### Exercise description:
Write the data out again in full, with no departure from the original.

### Provided data:

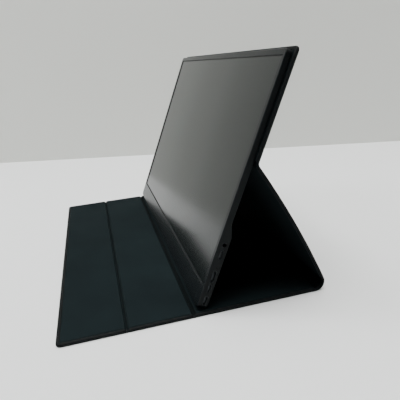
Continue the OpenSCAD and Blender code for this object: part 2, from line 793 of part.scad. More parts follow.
// The fold where the leg turns into the panel behind the monitor
module back_fold() color("#131516")
    bent(fold_y + back_fold_reach * cos(leg_angle) + back_fold_r * sin(leg_angle),
        fold_z - back_fold_reach * sin(leg_angle) + back_fold_r * cos(leg_angle),
        back_fold_r, back_fold_r + fold_t, 180 - screen_lean + bend_gap,
        270 - leg_angle - bend_gap, cover_w);

rear_housing();
front_frame();
screen_panel();
diffuser_sheet();
light_guide();
reflector_sheet();
light_strip();
steel_back_plate();
panel_board();
panel_flexes();
signal_ribbon();
main_board();
board_shield();
board_screws();
data_sockets();
service_socket();
video_socket();
sound_socket();
speaker_left();
speaker_right();
button_board();
side_switches();
button_cable();
power_button();
menu_rocker();
back_panel_skin();
back_panel_board();
back_panel_lining();
holding_magnets();
back_fold();
leg_skin();
leg_board();
leg_lining();
spine_upper();
spine_lower();
spine_board();
rear_skin();
rear_board();
rear_lining();
middle_crease();
middle_skin();
middle_board();
middle_lining();
front_crease();
front_skin();
front_board();
front_lining();
flap_magnets();
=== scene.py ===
import math

import bmesh
import bpy
from mathutils import Matrix, Vector, noise


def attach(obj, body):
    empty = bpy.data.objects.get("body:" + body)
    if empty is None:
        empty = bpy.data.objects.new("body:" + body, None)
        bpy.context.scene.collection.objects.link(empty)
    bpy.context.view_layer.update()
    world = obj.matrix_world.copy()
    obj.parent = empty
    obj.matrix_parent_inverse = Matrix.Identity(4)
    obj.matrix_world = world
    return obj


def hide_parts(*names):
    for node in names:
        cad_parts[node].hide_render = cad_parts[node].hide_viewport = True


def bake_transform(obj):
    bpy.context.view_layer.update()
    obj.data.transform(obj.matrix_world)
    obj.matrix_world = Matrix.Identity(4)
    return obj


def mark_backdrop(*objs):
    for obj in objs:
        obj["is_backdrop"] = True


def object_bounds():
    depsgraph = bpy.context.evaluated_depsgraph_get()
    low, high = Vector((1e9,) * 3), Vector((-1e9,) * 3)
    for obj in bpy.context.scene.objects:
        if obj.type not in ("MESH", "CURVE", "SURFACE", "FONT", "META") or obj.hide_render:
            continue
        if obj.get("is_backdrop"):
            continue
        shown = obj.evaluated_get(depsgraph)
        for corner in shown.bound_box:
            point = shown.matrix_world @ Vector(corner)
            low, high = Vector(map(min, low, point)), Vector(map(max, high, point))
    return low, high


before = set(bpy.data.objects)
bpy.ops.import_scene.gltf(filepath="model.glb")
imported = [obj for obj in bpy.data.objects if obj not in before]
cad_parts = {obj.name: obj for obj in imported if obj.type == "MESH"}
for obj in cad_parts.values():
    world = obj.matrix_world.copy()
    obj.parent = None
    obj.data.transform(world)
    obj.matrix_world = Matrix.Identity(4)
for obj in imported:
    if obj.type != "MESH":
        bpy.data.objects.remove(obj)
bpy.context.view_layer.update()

# Camera. It stands low at the monitor's right side, as the photographer did, and is
# rolled a little. Its place and lens were fitted to the corners of the object.
camera_place = Vector((0.4829, -0.0644, 0.2101))
camera_yaw = math.radians(76.46)
camera_rise = math.radians(18.65)
camera_roll = math.radians(-4.54)
focal_pixels = 417.5
picture_pixels = 400
sensor_mm = 36

toward_camera = Vector((math.sin(camera_yaw) * math.cos(camera_rise),
                        -math.cos(camera_yaw) * math.cos(camera_rise),
                        math.sin(camera_rise)))
level_right = Vector((math.cos(camera_yaw), math.sin(camera_yaw), 0))
level_up = toward_camera.cross(level_right)
camera_right = math.cos(camera_roll) * level_right + math.sin(camera_roll) * level_up
camera_up = -math.sin(camera_roll) * level_right + math.cos(camera_roll) * level_up

camera = bpy.data.objects.new("camera", bpy.data.cameras.new("camera"))
bpy.context.scene.collection.objects.link(camera)
turn = Matrix((camera_right, camera_up, toward_camera)).transposed()
camera.matrix_world = Matrix.Translation(camera_place) @ turn.to_4x4()
camera.data.sensor_width = sensor_mm
camera.data.lens = focal_pixels / picture_pixels * sensor_mm
camera.data.clip_start = 0.01
camera.data.clip_end = 50
bpy.context.scene.camera = camera


# Table and wall. A pale matt table top runs back to a pale painted wall, which the
# screen mirrors at a grazing angle; both are plain planes and not part of the object.
# The wall is clear from behind, so that the object can be seen from that side too.
def new_material(name):
    material = bpy.data.materials.new(name)
    material.use_nodes = True
    nodes, links = material.node_tree.nodes, material.node_tree.links
    return material, nodes, links, nodes["Principled BSDF"]


def new_piece(name, verts, faces, materials, smooth=True):
    mesh = bpy.data.meshes.new(name)
    mesh.from_pydata([tuple(v) for v in verts], [], faces)
    mesh.validate()
    tidy = bmesh.new()
    tidy.from_mesh(mesh)
    bmesh.ops.recalc_face_normals(tidy, faces=tidy.faces)
    tidy.to_mesh(mesh)
    tidy.free()
    for material in materials:
        mesh.materials.append(material)
    for polygon in mesh.polygons:
        polygon.use_smooth = smooth
    piece = bpy.data.objects.new(name, mesh)
    bpy.context.scene.collection.objects.link(piece)
    return piece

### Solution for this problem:
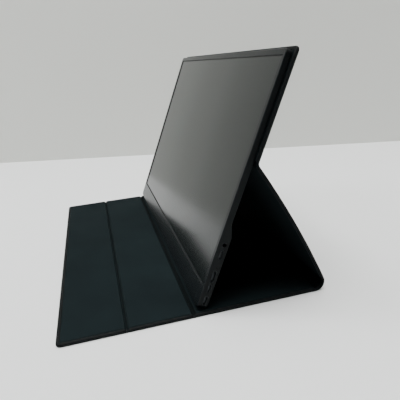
Continue the OpenSCAD and Blender code for this object: part 2, from line 793 of part.scad. More parts follow.
// The fold where the leg turns into the panel behind the monitor
module back_fold() color("#131516")
    bent(fold_y + back_fold_reach * cos(leg_angle) + back_fold_r * sin(leg_angle),
        fold_z - back_fold_reach * sin(leg_angle) + back_fold_r * cos(leg_angle),
        back_fold_r, back_fold_r + fold_t, 180 - screen_lean + bend_gap,
        270 - leg_angle - bend_gap, cover_w);

rear_housing();
front_frame();
screen_panel();
diffuser_sheet();
light_guide();
reflector_sheet();
light_strip();
steel_back_plate();
panel_board();
panel_flexes();
signal_ribbon();
main_board();
board_shield();
board_screws();
data_sockets();
service_socket();
video_socket();
sound_socket();
speaker_left();
speaker_right();
button_board();
side_switches();
button_cable();
power_button();
menu_rocker();
back_panel_skin();
back_panel_board();
back_panel_lining();
holding_magnets();
back_fold();
leg_skin();
leg_board();
leg_lining();
spine_upper();
spine_lower();
spine_board();
rear_skin();
rear_board();
rear_lining();
middle_crease();
middle_skin();
middle_board();
middle_lining();
front_crease();
front_skin();
front_board();
front_lining();
flap_magnets();
=== scene.py ===
import math

import bmesh
import bpy
from mathutils import Matrix, Vector, noise


def attach(obj, body):
    empty = bpy.data.objects.get("body:" + body)
    if empty is None:
        empty = bpy.data.objects.new("body:" + body, None)
        bpy.context.scene.collection.objects.link(empty)
    bpy.context.view_layer.update()
    world = obj.matrix_world.copy()
    obj.parent = empty
    obj.matrix_parent_inverse = Matrix.Identity(4)
    obj.matrix_world = world
    return obj


def hide_parts(*names):
    for node in names:
        cad_parts[node].hide_render = cad_parts[node].hide_viewport = True


def bake_transform(obj):
    bpy.context.view_layer.update()
    obj.data.transform(obj.matrix_world)
    obj.matrix_world = Matrix.Identity(4)
    return obj


def mark_backdrop(*objs):
    for obj in objs:
        obj["is_backdrop"] = True


def object_bounds():
    depsgraph = bpy.context.evaluated_depsgraph_get()
    low, high = Vector((1e9,) * 3), Vector((-1e9,) * 3)
    for obj in bpy.context.scene.objects:
        if obj.type not in ("MESH", "CURVE", "SURFACE", "FONT", "META") or obj.hide_render:
            continue
        if obj.get("is_backdrop"):
            continue
        shown = obj.evaluated_get(depsgraph)
        for corner in shown.bound_box:
            point = shown.matrix_world @ Vector(corner)
            low, high = Vector(map(min, low, point)), Vector(map(max, high, point))
    return low, high


before = set(bpy.data.objects)
bpy.ops.import_scene.gltf(filepath="model.glb")
imported = [obj for obj in bpy.data.objects if obj not in before]
cad_parts = {obj.name: obj for obj in imported if obj.type == "MESH"}
for obj in cad_parts.values():
    world = obj.matrix_world.copy()
    obj.parent = None
    obj.data.transform(world)
    obj.matrix_world = Matrix.Identity(4)
for obj in imported:
    if obj.type != "MESH":
        bpy.data.objects.remove(obj)
bpy.context.view_layer.update()

# Camera. It stands low at the monitor's right side, as the photographer did, and is
# rolled a little. Its place and lens were fitted to the corners of the object.
camera_place = Vector((0.4829, -0.0644, 0.2101))
camera_yaw = math.radians(76.46)
camera_rise = math.radians(18.65)
camera_roll = math.radians(-4.54)
focal_pixels = 417.5
picture_pixels = 400
sensor_mm = 36

toward_camera = Vector((math.sin(camera_yaw) * math.cos(camera_rise),
                        -math.cos(camera_yaw) * math.cos(camera_rise),
                        math.sin(camera_rise)))
level_right = Vector((math.cos(camera_yaw), math.sin(camera_yaw), 0))
level_up = toward_camera.cross(level_right)
camera_right = math.cos(camera_roll) * level_right + math.sin(camera_roll) * level_up
camera_up = -math.sin(camera_roll) * level_right + math.cos(camera_roll) * level_up

camera = bpy.data.objects.new("camera", bpy.data.cameras.new("camera"))
bpy.context.scene.collection.objects.link(camera)
turn = Matrix((camera_right, camera_up, toward_camera)).transposed()
camera.matrix_world = Matrix.Translation(camera_place) @ turn.to_4x4()
camera.data.sensor_width = sensor_mm
camera.data.lens = focal_pixels / picture_pixels * sensor_mm
camera.data.clip_start = 0.01
camera.data.clip_end = 50
bpy.context.scene.camera = camera


# Table and wall. A pale matt table top runs back to a pale painted wall, which the
# screen mirrors at a grazing angle; both are plain planes and not part of the object.
# The wall is clear from behind, so that the object can be seen from that side too.
def new_material(name):
    material = bpy.data.materials.new(name)
    material.use_nodes = True
    nodes, links = material.node_tree.nodes, material.node_tree.links
    return material, nodes, links, nodes["Principled BSDF"]


def new_piece(name, verts, faces, materials, smooth=True):
    mesh = bpy.data.meshes.new(name)
    mesh.from_pydata([tuple(v) for v in verts], [], faces)
    mesh.validate()
    tidy = bmesh.new()
    tidy.from_mesh(mesh)
    bmesh.ops.recalc_face_normals(tidy, faces=tidy.faces)
    tidy.to_mesh(mesh)
    tidy.free()
    for material in materials:
        mesh.materials.append(material)
    for polygon in mesh.polygons:
        polygon.use_smooth = smooth
    piece = bpy.data.objects.new(name, mesh)
    bpy.context.scene.collection.objects.link(piece)
    return piece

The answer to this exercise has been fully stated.